The full 2D→3D pipeline from a 2D detection array¶
If you already have 2D detections, run_from_points2d runs the array pipeline
(no files): optional bundle adjustment → 3D reconstruction, returning a
PoseResult.
from deeperfly import CameraGroup, Config, Skeleton, run_from_points2d
cameras = CameraGroup.from_config(Config.from_toml("config.toml"))
result = run_from_points2d(cameras, Skeleton.fly(), pts2d, conf)
result.save("fly.h5")
run_from_points2d(..., triangulation=..., do_pictorial=...) selects the 3D
reconstruction: triangulation is ransac (default), greedy or dlt, and
do_pictorial=True runs pictorial-structures peak recovery first (see the
pipeline explainer). Unobserved points are expected
to already be NaN.
Running a recording with caching¶
run_recording is the staged run behind deeperfly run: it resolves the config
against an output directory, runs the enabled [pipeline] stages, and reuses
cached results whose config is unchanged.
from deeperfly import resolve_recordings, run_recording
from deeperfly import Config
config = Config.default()
for src, sources in resolve_recordings(["recordings/fly1"], config=config):
run_recording(None, src / "deeperfly_outputs", sources=sources)
To run detection yourself, load_detector loads the PyTorch model and
detect_2d streams 2D detection over a recording given a detection plan.
Inspecting a result¶
PoseResult is the assembled, self-contained result — the cameras, skeleton,
pts2d (V, T, P, 2), conf, pts3d (T, P, 3) and reproj_error.
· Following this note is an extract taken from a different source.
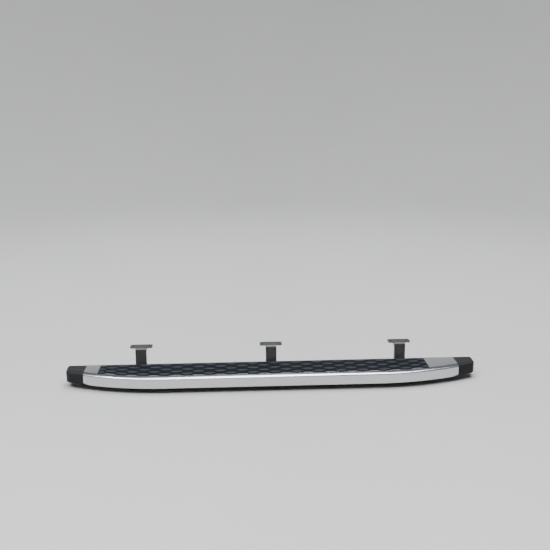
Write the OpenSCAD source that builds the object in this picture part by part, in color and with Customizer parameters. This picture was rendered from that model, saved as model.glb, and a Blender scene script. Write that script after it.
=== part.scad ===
// Running board: an aluminium beam with a silver skin, a rubber tread, moulded end caps
// and three sliding brackets. X runs along the board, -Y faces outboard, Z is up and the
// brackets' feet are at Z = 0. Lengths in millimetres.

/* [Board] */
// overall length of the board, tip to tip
board_l = 1730; // [1640:5:1800]
// depth from the outboard face to the inboard edge of the skin
board_d = 178; // [165:1:195]
// height of the outboard face, underside to front edge
face_h = 47; // [42:1:54]
// half-length of the straight middle of the outboard edge
straight_l = 440; // [400:5:480]
// plan radius of the curved ends of the outboard edge
end_arc_r = 890; // [870:5:1000]
// length of each moulded end cap along the board
cap_l = 80; // [76:1:90]
// plan radius that the end caps' outboard corner is cut to, in flat steps
cap_corner_r = 36; // [32:1:40]

/* [Skin] */
// thickness of the silver skin
skin_t = 2.2; // [1.6:0.1:2.6]
// radius where the outboard face rolls over into the top
nose_r = 9; // [7:0.5:11]
// radius at the bottom of the outboard face
chin_r = 5; // [4:0.5:6]
// depth of the sloping band behind the outboard edge
band_w = 22; // [20:1:25]
// slope of that band, in degrees
band_slope = 11; // [8:0.5:13]

/* [Tread] */
// number of pads in the longest rows
pad_count = 16; // [12:1:16]
// distance between pads along a row
pad_pitch = 91; // [86:1:91]
// length of a pad
pad_l = 54; // [48:1:56]
// width of a pad
pad_w = 19; // [15:1:20]
// height of a pad above the mat
pad_h = 2.6; // [1.8:0.2:3]
// distance between rows of pads
row_gap = 28; // [27:0.5:28.5]
// how far the mat sits towards the front end of the board
mat_shift = 35; // [0:1:35]

/* [Brackets] */
// distance from the middle bracket to each outer one
bracket_gap = 560; // [520:5:600]
// width of a bracket's arm
arm_w = 46; // [42:1:50]
// thickness of the bracket's steel
steel_t = 4; // [3:0.5:5]
// height of the sill flange's upper face above the feet
sill_h = 134; // [125:1:150]
// distance between the two sill bolts of a bracket
sill_bolt_gap = 68; // [66:1:74]
// how far each bracket can be slid along the board, each way
slide_x = 40; // [20:1:40]
// how far each bracket can be slid in and out, each way
slide_y = 8; // [4:1:8]

/* [Output] */
// the node to draw, or all of them

/* [Hidden] */
$fn = 160;

// Heights, measured from the brackets' feet.
arm_top = 22;
pad_t = 2;
under_z = arm_top + pad_t + 0.3;
nose_mid_z = face_h - nose_r;
deck_h = nose_mid_z + nose_r * cos(band_slope)
    + (band_w - nose_r + nose_r * sin(band_slope)) * tan(band_slope);

// Board.
skin_half_l = board_l / 2 - cap_l;
flange_depth = 22;
rear_flange_h = 25;
skin_silver = [0.78, 0.79, 0.81];
black = [0.07, 0.07, 0.08];
rubber_black = [0.05, 0.05, 0.055];
steel_black = [0.10, 0.10, 0.11];
zinc = [0.70, 0.70, 0.68];

// Beam.
beam_front = 80;
beam_back = board_d - skin_t;
beam_half_l = skin_half_l;
beam_wall = 2.5;
slot_y = [102, 154];
slot_open = 9;
slot_pocket_w = 15.5;
slot_pocket_h = 7;
slot_lip = 3;
slot_block_w = slot_pocket_w + 2 * beam_wall;
slot_block_h = slot_lip + slot_pocket_h + beam_wall;
beam_mid_y = (slot_y[0] + slot_y[1]) / 2;
relief_l = 40;
relief_back = slot_y[0] - slot_pocket_w / 2 - 1.75;

// Cover and its screws.
cover_t = 2.5;
cover_front = 8;
screw_r = 2;
clip_depth = 15;
former_t = 8;
former_pitch = 130;
former_count = 12;
window_w = arm_w + 2 * slide_x + 2;
cover_rear_screws = [130, 430, 690];

// End caps.
seam_turn = asin((skin_half_l - straight_l) / end_arc_r);
cap_wall = 3;
corner_x = board_l / 2 - cap_corner_r;
corner_y = end_arc_r
    - sqrt(pow(end_arc_r - cap_corner_r, 2) - pow(corner_x - straight_l, 2));
corner_turn = acos((corner_x - straight_l) / (end_arc_r - cap_corner_r));
corner_cuts = 3;
lip_l = 34;
lip_h = 8;
plug_l = 48;
plug_w = slot_y[1] - slot_y[0] - slot_block_w - 1.5;
plug_screws = [16, 34];

// Tread.
mat_t = 2;
mat_front = 34;
mat_back = board_d - 14;
mat_half_l = (pad_count - 1) / 2 * pad_pitch + 7.5;
row_count = 5;
pad_margin = 2;
front_row = band_w + pad_margin + pad_w / 2;

// Brackets and their fasteners.
arm_front = 45;
upright_y = board_d + 27;
bend_r = 6;
foot_front = arm_front + 17;
leg_back = upright_y + 23;
flange_back = upright_y + 57;
sill_hole_y = upright_y + 35;
sill_hole_r = 4.5;
flange_w = sill_bolt_gap + 28;
bolt_r = 4;
bolt_slot_r = 4.5;
bracket_x = [-bracket_gap, 0, bracket_gap];
overall_d = flange_back;

// How far the outboard edge has curved inboard at a distance x from the middle.
function recess(x) = abs(x) <= straight_l ? 0
    : end_arc_r - sqrt(pow(end_arc_r, 2) - pow(abs(x) - straight_l, 2));

// How far the outboard edge has turned inboard there, in degrees.
function edge_turn(x) = abs(x) <= straight_l ? 0
    : sign(x) * asin((abs(x) - straight_l) / end_arc_r);

// Puts a shape drawn from the outboard face and the board's underside into the shared frame.
module board_frame() {
    translate([0, -overall_d / 2, under_z])
        children();
}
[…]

It
round-trips through HDF5 and reconstructs the cameras and skeleton, so a result
is portable without the original config.
from deeperfly import PoseResult
result = PoseResult.load("recording/deeperfly_outputs/results.h5")
print(result.n_views, result.n_frames)
xyz = result.pts3d # (T, P, 3), NaN where un-triangulated
See the output-format reference for the on-disk
schema and the "best available" assembly rule load applies.
Frame I/O¶
deeperfly.io reads and writes frames through PyAV (in-process FFmpeg, with
libx264 bundled in the wheel — no system FFmpeg needed). All decoding and
encoding runs on the CPU and yields (T, H, W, 3) uint8 RGB NumPy.
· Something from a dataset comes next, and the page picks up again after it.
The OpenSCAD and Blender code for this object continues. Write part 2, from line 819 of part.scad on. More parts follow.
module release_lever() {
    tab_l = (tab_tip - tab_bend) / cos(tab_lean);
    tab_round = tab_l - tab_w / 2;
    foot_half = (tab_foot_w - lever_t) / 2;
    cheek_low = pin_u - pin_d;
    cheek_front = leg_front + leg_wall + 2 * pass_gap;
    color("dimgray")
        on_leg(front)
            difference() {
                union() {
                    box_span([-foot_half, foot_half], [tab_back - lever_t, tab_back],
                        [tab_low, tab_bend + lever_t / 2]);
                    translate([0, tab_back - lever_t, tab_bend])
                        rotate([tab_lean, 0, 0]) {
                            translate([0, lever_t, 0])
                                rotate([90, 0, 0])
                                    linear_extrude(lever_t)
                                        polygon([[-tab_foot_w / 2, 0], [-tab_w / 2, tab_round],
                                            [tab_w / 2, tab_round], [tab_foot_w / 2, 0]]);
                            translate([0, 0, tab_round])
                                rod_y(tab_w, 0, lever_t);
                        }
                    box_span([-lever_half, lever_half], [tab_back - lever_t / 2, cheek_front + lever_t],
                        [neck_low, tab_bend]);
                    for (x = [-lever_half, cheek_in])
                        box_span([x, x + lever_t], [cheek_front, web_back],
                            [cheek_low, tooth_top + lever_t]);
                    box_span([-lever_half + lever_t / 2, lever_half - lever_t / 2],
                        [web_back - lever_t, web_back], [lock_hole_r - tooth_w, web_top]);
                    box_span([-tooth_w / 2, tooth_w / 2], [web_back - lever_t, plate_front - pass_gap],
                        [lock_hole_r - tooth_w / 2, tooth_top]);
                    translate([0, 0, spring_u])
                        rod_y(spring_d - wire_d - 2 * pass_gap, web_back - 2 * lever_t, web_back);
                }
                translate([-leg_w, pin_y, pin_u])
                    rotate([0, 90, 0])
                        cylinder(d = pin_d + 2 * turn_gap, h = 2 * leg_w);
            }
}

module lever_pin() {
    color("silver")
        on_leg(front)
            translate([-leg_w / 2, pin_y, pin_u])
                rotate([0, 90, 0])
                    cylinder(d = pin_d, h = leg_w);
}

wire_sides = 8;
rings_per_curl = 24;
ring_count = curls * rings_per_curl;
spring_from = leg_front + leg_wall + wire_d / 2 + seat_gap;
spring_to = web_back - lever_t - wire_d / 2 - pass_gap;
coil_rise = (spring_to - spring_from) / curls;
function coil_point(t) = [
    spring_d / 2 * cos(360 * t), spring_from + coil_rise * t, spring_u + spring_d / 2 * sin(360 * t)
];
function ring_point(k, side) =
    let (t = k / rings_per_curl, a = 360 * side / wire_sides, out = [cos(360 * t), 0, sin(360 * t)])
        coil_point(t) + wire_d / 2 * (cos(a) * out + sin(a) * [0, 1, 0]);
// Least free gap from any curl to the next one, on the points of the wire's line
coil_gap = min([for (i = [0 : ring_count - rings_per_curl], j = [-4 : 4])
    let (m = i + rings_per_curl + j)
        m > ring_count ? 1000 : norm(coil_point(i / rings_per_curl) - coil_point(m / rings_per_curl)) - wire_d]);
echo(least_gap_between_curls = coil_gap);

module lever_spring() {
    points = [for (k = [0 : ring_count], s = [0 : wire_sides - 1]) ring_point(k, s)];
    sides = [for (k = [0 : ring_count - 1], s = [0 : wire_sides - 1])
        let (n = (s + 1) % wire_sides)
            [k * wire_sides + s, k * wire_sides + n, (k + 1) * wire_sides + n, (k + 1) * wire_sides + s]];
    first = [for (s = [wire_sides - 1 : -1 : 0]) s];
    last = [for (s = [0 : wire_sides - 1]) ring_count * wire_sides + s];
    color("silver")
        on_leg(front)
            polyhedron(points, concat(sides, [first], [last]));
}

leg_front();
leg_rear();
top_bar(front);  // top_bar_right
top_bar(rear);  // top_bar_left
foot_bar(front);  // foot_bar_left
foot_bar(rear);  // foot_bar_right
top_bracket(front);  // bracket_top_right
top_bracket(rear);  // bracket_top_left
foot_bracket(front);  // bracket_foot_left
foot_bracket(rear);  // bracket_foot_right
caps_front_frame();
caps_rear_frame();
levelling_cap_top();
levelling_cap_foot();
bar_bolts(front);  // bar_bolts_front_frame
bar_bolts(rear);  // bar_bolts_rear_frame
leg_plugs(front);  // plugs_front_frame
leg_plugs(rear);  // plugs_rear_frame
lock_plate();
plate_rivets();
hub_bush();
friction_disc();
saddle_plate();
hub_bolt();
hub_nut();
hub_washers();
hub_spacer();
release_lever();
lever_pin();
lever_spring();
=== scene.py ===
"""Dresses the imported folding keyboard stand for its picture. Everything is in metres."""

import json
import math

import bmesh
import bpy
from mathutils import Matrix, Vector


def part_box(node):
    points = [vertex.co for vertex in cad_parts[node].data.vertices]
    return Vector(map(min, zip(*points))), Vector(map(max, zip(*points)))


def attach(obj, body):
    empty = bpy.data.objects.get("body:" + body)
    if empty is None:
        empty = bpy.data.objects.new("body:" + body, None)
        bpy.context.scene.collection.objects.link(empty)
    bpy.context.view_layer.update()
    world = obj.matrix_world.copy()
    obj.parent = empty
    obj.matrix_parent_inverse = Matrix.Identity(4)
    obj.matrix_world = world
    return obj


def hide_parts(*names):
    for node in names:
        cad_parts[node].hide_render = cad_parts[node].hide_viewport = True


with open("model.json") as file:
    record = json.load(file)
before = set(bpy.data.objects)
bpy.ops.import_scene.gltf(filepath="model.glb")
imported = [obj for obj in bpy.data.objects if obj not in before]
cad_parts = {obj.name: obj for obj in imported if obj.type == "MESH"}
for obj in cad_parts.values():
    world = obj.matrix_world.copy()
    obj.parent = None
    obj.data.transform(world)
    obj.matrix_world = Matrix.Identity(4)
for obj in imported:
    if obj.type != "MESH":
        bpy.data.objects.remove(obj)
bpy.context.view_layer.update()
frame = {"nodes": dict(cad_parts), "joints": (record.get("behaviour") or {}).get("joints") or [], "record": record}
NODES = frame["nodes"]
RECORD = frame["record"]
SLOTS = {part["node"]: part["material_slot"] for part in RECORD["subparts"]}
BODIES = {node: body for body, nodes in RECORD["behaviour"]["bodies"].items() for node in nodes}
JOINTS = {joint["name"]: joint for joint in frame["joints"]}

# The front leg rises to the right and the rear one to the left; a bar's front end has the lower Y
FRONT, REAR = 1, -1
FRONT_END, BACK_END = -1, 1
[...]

open_reader(source) resolves a source to a VideoReader (a video file) or an
ImageSequenceReader (a directory, glob, or explicit file list), both subclasses
of FrameReader. You then index it, stream it, or probe count / fps. Image
sequences are decoded by OpenCV, in parallel across threads.
from deeperfly import io
reader = io.open_reader(path) # video file or image dir/glob/list
frames = reader[:] # (T, H, W, 3) uint8 NumPy (host)
clip = io.VideoReader("clip.mp4")[[0, 50]] # random access (seeks per frame)
for block in io.open_reader(path).stream_blocks(block_size=64): # forward, low memory
...
# VideoWriter encodes a frame, a batch, or any iterable -- so a long clip can be
# written as it is produced, without ever holding every frame in memory.
with io.VideoWriter("out.mp4", fps=30) as writer:
writer.write_frames(frames) # or write_frame() per frame
Examples¶
Two runnable notebooks, rendered here with their outputs (the Plotly figures stay interactive):
- Bundle adjustment — build a multi-camera
rig, perturb it, and recover it with
bundle_adjust. - Pipeline walkthrough — the full 2D→3D pipeline one stage at a time.